Hamburg. Viele Sportarten sind durch Innovationen attraktiver geworden. Lange hatte der Marktführer dies nicht nötig. Jetzt gibt es Konkurrenz

Seit vier Tagen sind die Olympischen Spiele in Paris Geschichte, König Fußball übernimmt hierzulande wieder das alleinige Kommando, jetzt mit dem DFB-Pokal, eine Woche später mit der Bundesliga, in der diesmal auch Hamburg einmal wieder vertreten ist.

Endlich also steht wieder die Sportart im Mittelpunkt, mit der wir alle uns so überaus gut auskennen, bei der wir mitreden, Taktiken der Trainer kritisieren und Schiedsrichterentscheidungen voller Überzeugung missbilligen. Im Fußball, ja, da können wir eigentlich alles besser als die da unten auf dem Rasen – wenn man uns nur mal ranließe.

König Fußball ist populär, aber andere Sportarten sind attraktiver

Als wir neulich bei Olympia mitgefiebert haben, war das überwiegend noch etwas anders. Wie würde unsereins beim Hockey eigentlich einen Torschuss mit der „argentinische Rückhand“ abfeuern, ohne sich dabei den Arm zu brechen? Oder wer vermag es beim Hand- und Basketball schon, sicher zu erkennen, ob ein Spieler einen Schritt zu viel mit Ball in der Hand gemacht hat? Und wie sind noch einmal ganz genau die Regelverstöße beim Volleyball am Netz definiert?

Und doch sind wir von dem, was wir dort sahen, begeistert gewesen. So manches Spiel ist nicht nur subjektiv viel kurzweiliger und spektakulärer als unser ach so geliebter Fußball, bei dem die Verteilung der Tore oft nicht die Kräfteverhältnisse auf dem Platz wiedergibt.

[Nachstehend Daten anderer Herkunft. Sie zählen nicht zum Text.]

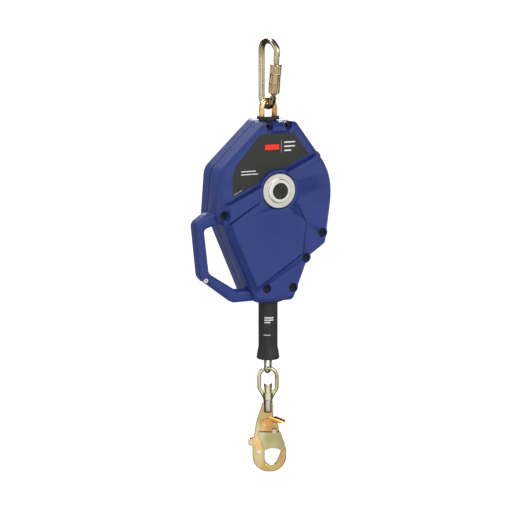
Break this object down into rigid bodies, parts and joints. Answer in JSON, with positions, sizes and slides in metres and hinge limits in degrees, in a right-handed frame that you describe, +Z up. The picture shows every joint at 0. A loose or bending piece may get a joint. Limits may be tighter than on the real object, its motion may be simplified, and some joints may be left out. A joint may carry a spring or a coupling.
{
  "type": "self retracting lifeline",
  "caption": "Self retracting steel cable lifeline: blue two-part housing with side handle, steel carabiner above, bumper and swivel snap hook below.",
  "frame": {"origin": "the hanging point: the inside of the carabiner's crown, on the vertical line through the swivel and the cable", "axes": "+Z up along the hanging line; the housing's labelled front faces -Y; +X is its right side"},
  "size_m": [0.2348, 0.0832, 0.7055],
  "materials": {
    "housing_plastic": "moulded blue polymer with a fine texture",
    "label_film": "printed charcoal label film",
    "black_screws": "blackened steel screws",
    "threaded_brass": "knurled brass inserts",
    "satin_steel": "satin turned stainless steel",
    "knurled_cap": "dark knurled cap",
    "black_polymer": "black moulded polymer",
    "bronze_bush": "plain bearing bronze",
    "frame_steel": "zinc plated pressed steel",
    "drum_aluminium": "turned aluminium",
    "spring_steel": "blue grey spring strip",
    "brake_lining": "pressed friction lining",
    "eye_zinc": "orange gold passivated zinc",
    "carabiner_zinc": "olive gold zinc plate",
    "sleeve_zinc": "tan gold zinc plate with flutes",
    "galvanised_cable": "galvanised stranded steel",
    "bumper_rubber": "matte black rubber",
    "bow_zinc": "pale olive gold zinc plate",
    "barrel_zinc": "grey gold zinc plate",
    "hook_zinc": "matte yellow gold zinc plate on a forging",
    "gate_zinc": "olive gold pressed steel",
    "lever_zinc": "copper gold pressed steel",
    "rivet_steel": "silver gold rivets"
  },
  "bodies": {
    "carabiner": {"carabiner_frame": "carabiner_zinc", "carabiner_gate_pin": "carabiner_zinc"},
    "carabiner_gate": {"carabiner_gate": "carabiner_zinc"},
    "locking_sleeve": {"carabiner_sleeve": "sleeve_zinc"},
    "anchor_swivel": {"anchor_eye": "eye_zinc", "swivel_stud": "black_polymer", "anchor_stud_nut": "frame_steel"},
    "housing": {"front_housing": "housing_plastic", "rear_housing": "housing_plastic", "label_plate": "label_film", "housing_bolts": "black_screws", "threaded_inserts": "threaded_brass", "handle_rivet": "satin_steel", "outlet_flange": "black_polymer", "cable_bush": "bronze_bush", "front_frame_plate": "frame_steel", "rear_frame_plate": "frame_steel", "anchor_block": "frame_steel", "anchor_bush": "black_polymer", "main_shaft": "satin_steel", "rear_shaft_nut": "satin_steel", "hub_washer": "satin_steel", "hub_ring": "satin_steel", "hub_cap": "knurled_cap", "spring_arbor": "frame_steel", "brake_lining": "brake_lining", "pressure_washer": "frame_steel", "inner_cable": "galvanised_cable", "outer_cable": "galvanised_cable"},
    "drum": {"cable_drum": "drum_aluminium", "front_drum_bush": "bronze_bush", "rear_drum_bush": "bronze_bush", "spring_cup": "frame_steel", "wound_cable": "galvanised_cable", "power_spring": "spring_steel", "pawl_pins": "frame_steel"},
    "brake_ring": {"ratchet_ring": "frame_steel"},
    "upper_pawl": {"upper_pawl": "frame_steel"},
    "lower_pawl": {"lower_pawl": "frame_steel"},
    "lifeline_end": {"bumper_sleeve": "bumper_rubber", "cable_stop": "galvanised_cable", "loop_ferrule": "galvanised_cable", "cable_loop": "galvanised_cable"},
    "swivel_eye": {"swivel_bow": "bow_zinc"},
    "snap_hook": {"hook_stud": "bow_zinc", "castle_nut": "bow_zinc", "hook_barrel": "barrel_zinc", "hook_body": "hook_zinc", "gate_rivet": "rivet_steel", "lock_rivet": "rivet_steel", "latch_rivet": "rivet_steel"},
    "hook_gate": {"hook_gate": "gate_zinc"},
    "lock_lever": {"lock_lever": "lever_zinc"},
    "release_latch": {"release_latch": "lever_zinc", "latch_pin": "rivet_steel"}
  },
  "joints": [
    {"name": "carabiner_gate_hinge", "type": "hinge", "parent": "carabiner", "child": "carabiner_gate", "pos_m": [0.00314, -0.01261, -0.086], "axis": [-0.9703, -0.2419, 0], "range_deg": [0, 18], "stiffness_Nm_per_rad": 0.3, "springref_deg": -34.38},
    {"name": "sleeve_twist", "type": "hinge", "parent": "carabiner_gate", "child": "locking_sleeve", "pos_m": [0.00314, -0.01261, -0.086], "axis": [0.0307, -0.1233, 0.9919], "range_deg": [0, 90], "stiffness_Nm_per_rad": 0.04, "springref_deg": -34.38},
    {"name": "anchor_swing", "type": "hinge", "parent": "carabiner", "child": "anchor_swivel", "pos_m": [0, 0, -0.099], "axis": [0.2419, -0.9703, 0], "range_deg": [-35, 35]},
    {"name": "housing_swivel", "type": "hinge", "parent": "anchor_swivel", "child": "housing", "pos_m": [0, 0, -0.12], "axis": [0, 0, 1], "continuous": true},
    {"name": "lifeline_payout", "type": "slide", "parent": "housing", "child": "lifeline_end", "axis": [0, 0, -1], "range_m": [0, 9.0338], "stiffness_N_per_m": 2, "springref_m": -5, "deforming": ["outer_cable"]},
    {"name": "drum_spin", "type": "hinge", "parent": "housing", "child": "drum", "pos_m": [0, 0, -0.228], "axis": [0, 1, 0], "continuous": true},
    {"name": "brake_slip", "type": "hinge", "parent": "housing", "child": "brake_ring", "pos_m": [0, 0, -0.228], "axis": [0, 1, 0], "continuous": true},
    {"name": "upper_pawl_pivot", "type": "hinge", "parent": "drum", "child": "upper_pawl", "pos_m": [0, -0.017, -0.18], "axis": [0, -1, 0], "range_deg": [0, 11], "stiffness_Nm_per_rad": 0.02, "springref_deg": -28.65},
    {"name": "lower_pawl_pivot", "type": "hinge", "parent": "drum", "child": "lower_pawl", "pos_m": [0, -0.017, -0.276], "axis": [0, -1, 0], "range_deg": [0, 11], "stiffness_Nm_per_rad": 0.02, "springref_deg": -28.65},
    {"name": "eye_swing", "type": "hinge", "parent": "lifeline_end", "child": "swivel_eye", "pos_m": [0, 0, -0.53], "axis": [0.829, 0.5592, 0], "range_deg": [-25, 25]},
    {"name": "hook_swivel", "type": "hinge", "parent": "swivel_eye", "child": "snap_hook", "pos_m": [0, 0, -0.57], "axis": [0, 0, 1], "continuous": true},
    {"name": "hook_gate_hinge", "type": "hinge", "parent": "snap_hook", "child": "hook_gate", "pos_m": [0.00943, -0.0044, -0.6265], "axis": [0.4226, 0.9063, 0], "range_deg": [0, 42], "stiffness_Nm_per_rad": 0.3, "springref_deg": -34.38},
    {"name": "lock_lever_hinge", "type": "hinge", "parent": "snap_hook", "child": "lock_lever", "pos_m": [-0.00544, 0.00254, -0.616], "axis": [0.4226, 0.9063, 0], "range_deg": [0, 8], "stiffness_Nm_per_rad": 0.3, "springref_deg": -22.92},
    {"name": "release_latch_hinge", "type": "hinge", "parent": "snap_hook", "child": "release_latch", "pos_m": [-0.01332, 0.00621, -0.661], "axis": [0.4226, 0.9063, 0], "range_deg": [0, 8], "stiffness_Nm_per_rad": 0.2, "springref_deg": -22.92}
  ],
  "couplings": [
    {"joint": "drum_spin", "follows": "lifeline_payout", "rad_per_m": 18.779}
  ]
}
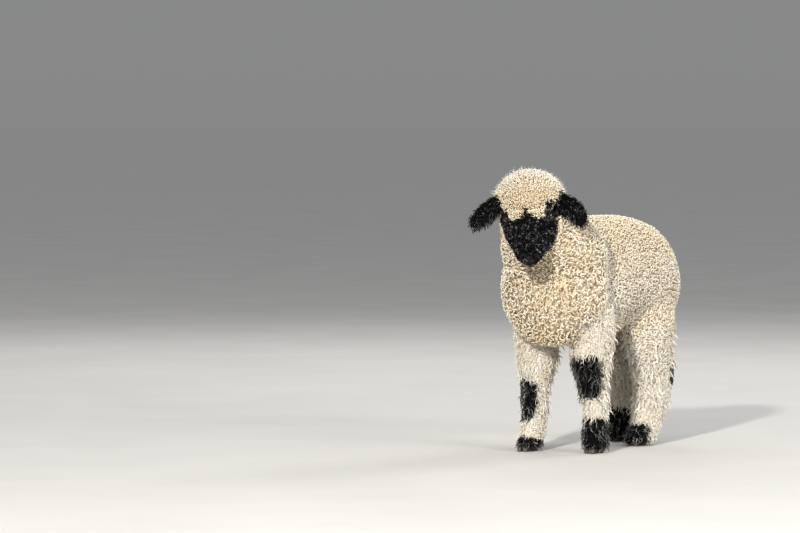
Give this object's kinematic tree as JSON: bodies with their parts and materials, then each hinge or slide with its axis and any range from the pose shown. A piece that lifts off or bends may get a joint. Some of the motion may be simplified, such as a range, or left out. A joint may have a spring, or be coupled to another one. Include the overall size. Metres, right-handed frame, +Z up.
{
  "type": "valais blacknose sheep lamb",
  "caption": "Standing Valais Blacknose lamb, life-size still model: white curly fleece, black face, ears, knees and feet, head turned and lowered.",
  "frame": {"origin": "middle of the part's box, on the floor under it", "axes": "+Z up; the lamb faces -Y; +X is its left side"},
  "size_m": [0.2214, 0.604, 0.5311],
  "materials": {
    "fleece": "matt cream curls",
    "face_wool": "short black curls, cream crown",
    "black_wool": "short black curls",
    "leg_wool": "soft white wool with black patches",
    "eye": "wet gloss",
    "horn": "dull horn"
  },
  "bodies": {
    "root": {"head": "face_wool", "neck": "fleece", "torso": "fleece", "tail": "fleece", "ear_left": "black_wool", "ear_right": "black_wool", "eye_left": "eye", "eye_right": "eye", "foreleg_left_upper": "leg_wool", "foreleg_left_lower": "leg_wool", "foreleg_right_upper": "leg_wool", "foreleg_right_lower": "leg_wool", "hindleg_left_upper": "leg_wool", "hindleg_left_lower": "leg_wool", "hindleg_right_upper": "leg_wool", "hindleg_right_lower": "leg_wool", "foreleg_left_claw_outer": "horn", "foreleg_left_claw_inner": "horn", "foreleg_right_claw_outer": "horn", "foreleg_right_claw_inner": "horn", "hindleg_left_claw_outer": "horn", "hindleg_left_claw_inner": "horn", "hindleg_right_claw_outer": "horn", "hindleg_right_claw_inner": "horn"}
  },
  "joints": []
}
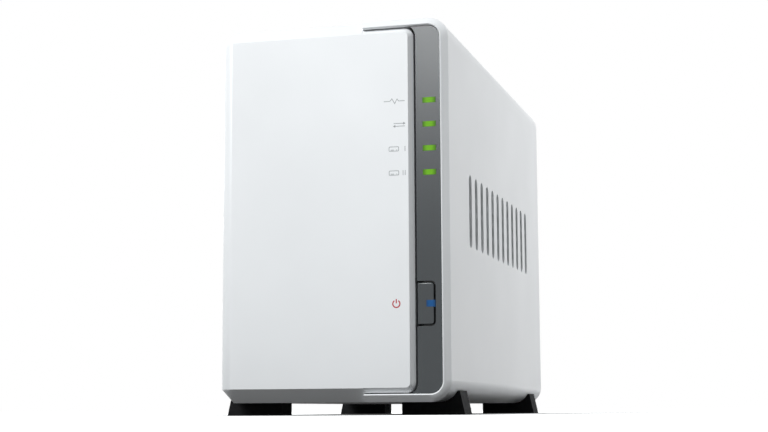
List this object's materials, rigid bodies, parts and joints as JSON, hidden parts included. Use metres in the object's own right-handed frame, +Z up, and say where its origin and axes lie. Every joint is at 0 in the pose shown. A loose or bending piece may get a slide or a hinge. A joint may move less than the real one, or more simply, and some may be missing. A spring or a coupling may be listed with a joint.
{
  "type": "network attached storage",
  "caption": "Upright two-bay desktop storage box with a sliding side cover, front panel, fan, boards and two disk drives on rubber feet.",
  "frame": {"origin": "on the floor, under the middle of the body", "axes": "+X to the right as seen from the front, +Y towards the rear sockets, +Z up; the front panel faces -Y"},
  "size_m": [0.1046, 0.2256, 0.165],
  "materials": {
    "white_shell": "fine satin moulded ABS",
    "grey_strip": "satin",
    "black_plastic": "satin",
    "ivory_plastic": "satin",
    "green_light": "clear window lit green",
    "blue_light": "clear window lit blue",
    "circuit_board": "solder mask",
    "rubber": "matt",
    "zinc_steel": "zinc plated",
    "plated_screw": "nickel plated",
    "cast_aluminium": "die cast",
    "lid_steel": "fine brushed",
    "disk_mirror": "polished",
    "heat_sink_metal": "extruded, anodised",
    "chip_black": "moulded epoxy",
    "ferrite": "sintered",
    "copper": "enamelled winding",
    "bronze": "sintered bronze",
    "ribbon_white": "polyester film"
  },
  "bodies": {
    "chassis": {"right_shell": "white_shell", "front_bezel": "grey_strip", "light_guide": "green_light", "front_board": "circuit_board", "front_leds": "ivory_plastic", "power_switch_body": "black_plastic", "front_board_screws": "plated_screw", "front_cable": "ribbon_white", "front_cable_sockets": "ivory_plastic", "drive_cage": "zinc_steel", "cage_screws": "plated_screw", "drive_1_base": "cast_aluminium", "drive_1_lid": "lid_steel", "drive_1_board": "circuit_board", "drive_1_connector": "black_plastic", "drive_2_base": "cast_aluminium", "drive_2_lid": "lid_steel", "drive_2_board": "circuit_board", "drive_2_connector": "black_plastic", "drive_screws": "plated_screw", "sata_riser": "circuit_board", "riser_drive_sockets": "black_plastic", "riser_slot": "black_plastic", "mainboard": "circuit_board", "mainboard_screws": "plated_screw", "processor": "chip_black", "heat_sink": "heat_sink_metal", "memory_chips": "chip_black", "capacitors": "black_plastic", "inductors": "ferrite", "coin_cell": "zinc_steel", "coin_cell_holder": "black_plastic", "buzzer": "black_plastic", "fan_header": "ivory_plastic", "lan_port": "zinc_steel", "usb_ports": "zinc_steel", "power_inlet": "black_plastic", "reset_switch_body": "black_plastic", "fan_frame": "black_plastic", "fan_stator": "copper", "fan_bearing": "bronze", "fan_screws": "plated_screw", "fan_cable": "black_plastic", "fan_plug": "ivory_plastic", "rear_plate": "zinc_steel", "rear_screws": "plated_screw", "foot_front_right": "rubber", "foot_rear_right": "rubber"},
    "cover": {"left_cover": "white_shell", "foot_front_left": "rubber", "foot_rear_left": "rubber"},
    "power_button": {"power_button": "grey_strip", "power_button_lens": "blue_light", "power_switch_plunger": "ivory_plastic"},
    "reset_button": {"reset_button": "ivory_plastic"},
    "fan_rotor": {"fan_rotor": "black_plastic"},
    "drive_1_disks": {"drive_1_disks": "disk_mirror"},
    "drive_1_arm": {"drive_1_arm": "cast_aluminium"},
    "drive_2_disks": {"drive_2_disks": "disk_mirror"},
    "drive_2_arm": {"drive_2_arm": "cast_aluminium"}
  },
  "joints": [
    {"name": "cover_slide", "type": "slide", "parent": "chassis", "child": "cover", "axis": [0, -1, 0], "range_m": [0, 0.24]},
    {"name": "power_button_press", "type": "slide", "parent": "chassis", "child": "power_button", "axis": [0, 1, 0], "range_m": [0, 0.0005], "stiffness_N_per_m": 3000},
    {"name": "reset_button_press", "type": "slide", "parent": "chassis", "child": "reset_button", "axis": [0, -1, 0], "range_m": [0, 0.0004], "stiffness_N_per_m": 3000},
    {"name": "fan_spin", "type": "hinge", "parent": "chassis", "child": "fan_rotor", "pos_m": [0, 0.096, 0.106], "axis": [0, 1, 0], "continuous": true},
    {"name": "drive_1_spin", "type": "hinge", "parent": "chassis", "child": "drive_1_disks", "pos_m": [-0.029, -0.0422, 0.1038], "axis": [1, 0, 0], "continuous": true},
    {"name": "drive_1_seek", "type": "hinge", "parent": "chassis", "child": "drive_1_arm", "pos_m": [-0.029, 0.0138, 0.1318], "axis": [1, 0, 0], "range_deg": [0, 28]},
    {"name": "drive_2_spin", "type": "hinge", "parent": "chassis", "child": "drive_2_disks", "pos_m": [0.0011, -0.0422, 0.1038], "axis": [1, 0, 0], "continuous": true},
    {"name": "drive_2_seek", "type": "hinge", "parent": "chassis", "child": "drive_2_arm", "pos_m": [0.0011, 0.0138, 0.1318], "axis": [1, 0, 0], "range_deg": [0, 28]}
  ]
}
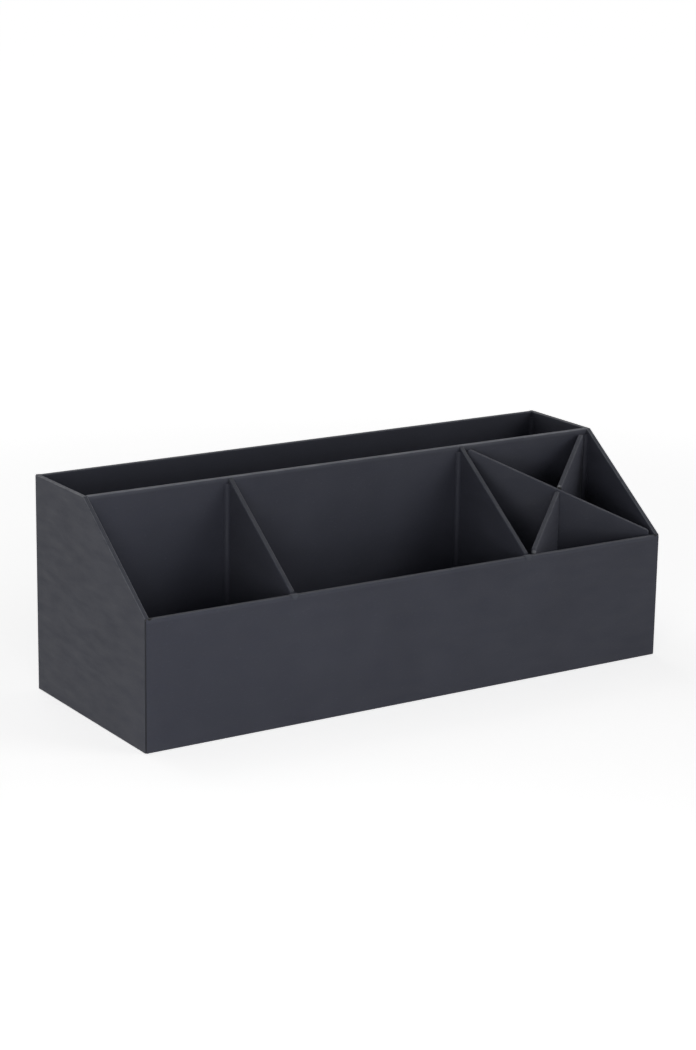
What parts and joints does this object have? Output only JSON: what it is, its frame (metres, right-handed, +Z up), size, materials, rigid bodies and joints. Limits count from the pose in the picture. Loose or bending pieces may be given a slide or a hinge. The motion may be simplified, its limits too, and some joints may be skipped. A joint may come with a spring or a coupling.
{
  "type": "desk organizer",
  "caption": "Open desk organizer of paper-covered board: a full-width slot behind, sloping sides, three front bays, and a lift-out cross that splits the right bay.",
  "frame": {"origin": "centre of the resting base, at the outside size", "axes": "+X to the right along the length, +Y from the low front to the high back, +Z up"},
  "size_m": [0.33, 0.1216, 0.1197],
  "materials": {
    "greyboard": "raw dense board, matt, hidden under the paper",
    "cover_paper": "charcoal uncoated cover paper, fine grain, matt",
    "liner_paper": "charcoal uncoated cover paper, matt",
    "underlay_paper": "dark uncoated lining paper, matt",
    "stay_tape": "black gummed paper tape, matt"
  },
  "bodies": {
    "tray": {"base_board": "greyboard", "front_board": "greyboard", "back_board": "greyboard", "left_side_board": "greyboard", "right_side_board": "greyboard", "partition_board": "greyboard", "left_divider_board": "greyboard", "right_divider_board": "greyboard", "front_cover": "cover_paper", "back_cover": "cover_paper", "left_side_cover": "cover_paper", "right_side_cover": "cover_paper", "partition_cover": "cover_paper", "left_divider_cover": "cover_paper", "right_divider_cover": "cover_paper", "rear_slot_liner": "liner_paper", "left_bay_liner": "liner_paper", "middle_bay_liner": "liner_paper", "right_bay_liner": "liner_paper", "base_underlay": "underlay_paper", "corner_stays": "stay_tape"},
    "cross_insert": {"cross_leaf_a_board": "greyboard", "cross_leaf_a_cover": "cover_paper", "cross_leaf_b_board": "greyboard", "cross_leaf_b_cover": "cover_paper"}
  },
  "joints": [
    {"name": "cross_insert_lift", "type": "slide", "parent": "tray", "child": "cross_insert", "axis": [0, 0, 1], "range_m": [0, 0.125]}
  ]
}
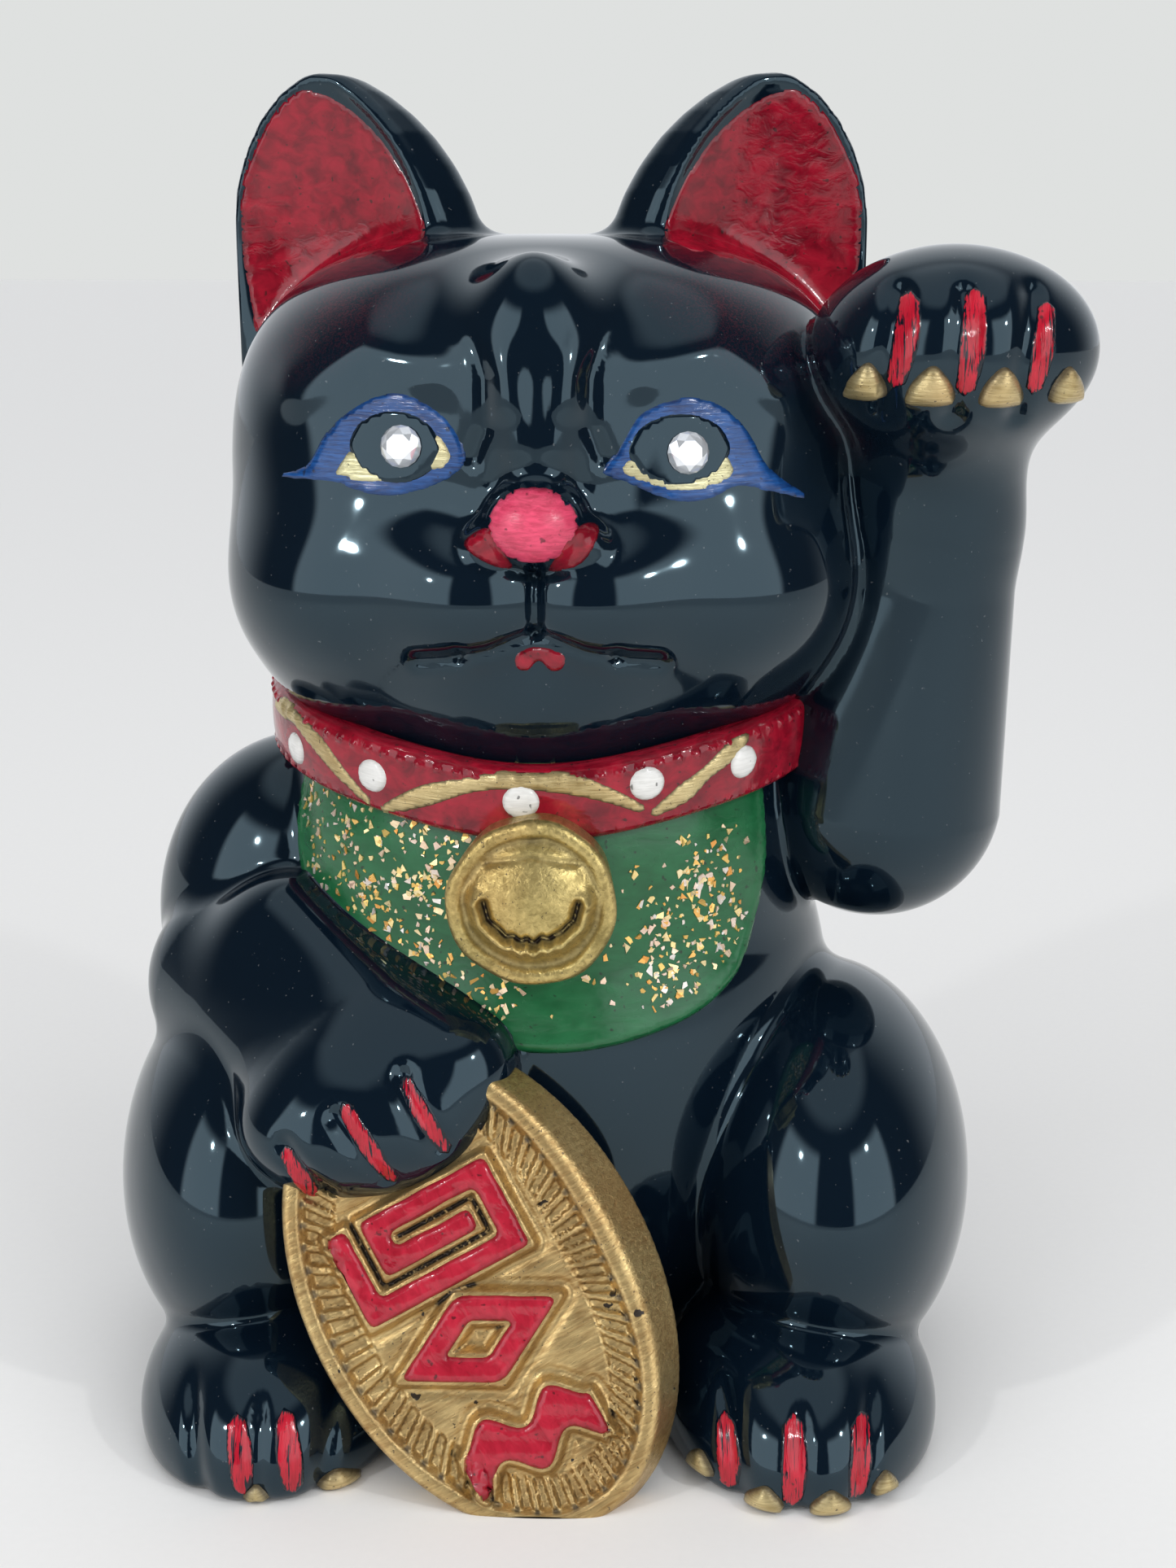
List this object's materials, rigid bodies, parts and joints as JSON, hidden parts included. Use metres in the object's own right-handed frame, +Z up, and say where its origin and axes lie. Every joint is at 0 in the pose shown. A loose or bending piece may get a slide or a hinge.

Welche innovativen Regeln dem Fußball guttun könnten

Sollte der Fußball also Elemente anderer Teamsportarten übernehmen, um attraktiver zu werden und auch für junge Zielgruppen interessant zu bleiben? „Ein anderer Fußball ist möglich“, propagiert mit dem FC St. Pauli sogar ein Club, der sich über mangelnden Zulauf nicht beklagen kann. Zugegeben: Diese Forderung zielt mehr auf einen ausgeglicheneren Wettbewerb im Profifußball als auf eine Regelrevolution.

Wie direkt auf dem Spielfeld ein anderer, interessanterer Fußball aussehen könnte, haben wir uns jetzt in unserer Sportredaktion gefragt. Antworten kamen schnell und in großer Zahl. Die meisten Vorschläge waren Anleihen aus dem Handball, Basketball, Hockey, aber auch Eishockey und Football.

Sollen statt Elfmeterschießen künftig Penaltys ein Spiel entscheiden

Die Ideen reichten von unbegrenzten Aus- und Wiedereinwechselungen, dem Stoppen der Spielzeit bei Unterbrechungen und Zeitstrafen über das Abschaffen von Abseits, die Möglichkeit für die Teams, eine Videoüberprüfung durchzusetzen, und die Forderung, die Schiedsrichter sollten am Bildschirm getroffene Entscheidungen öffentlich erklären, bis hin zur Ahndung eines Handspiels im Strafraum mit einem indirekten Freistoß statt eines Elfmeters.

Apropos Elfmeter – ist nicht ein Penalty, also ein Alleingang auf den Torwart, viel spannender? Im Gegensatz zu den meisten anderen Ballsportarten und abgesehen vom VAR hat der Fußball in den vergangenen zwei, drei Jahrzehnten auf revolutionäre Neuerungen, die der Kurzweiligkeit dienen, weitgehend verzichtet. Das konnte er sich angesichts seiner marktbeherrschenden Stellung ja auch leisten.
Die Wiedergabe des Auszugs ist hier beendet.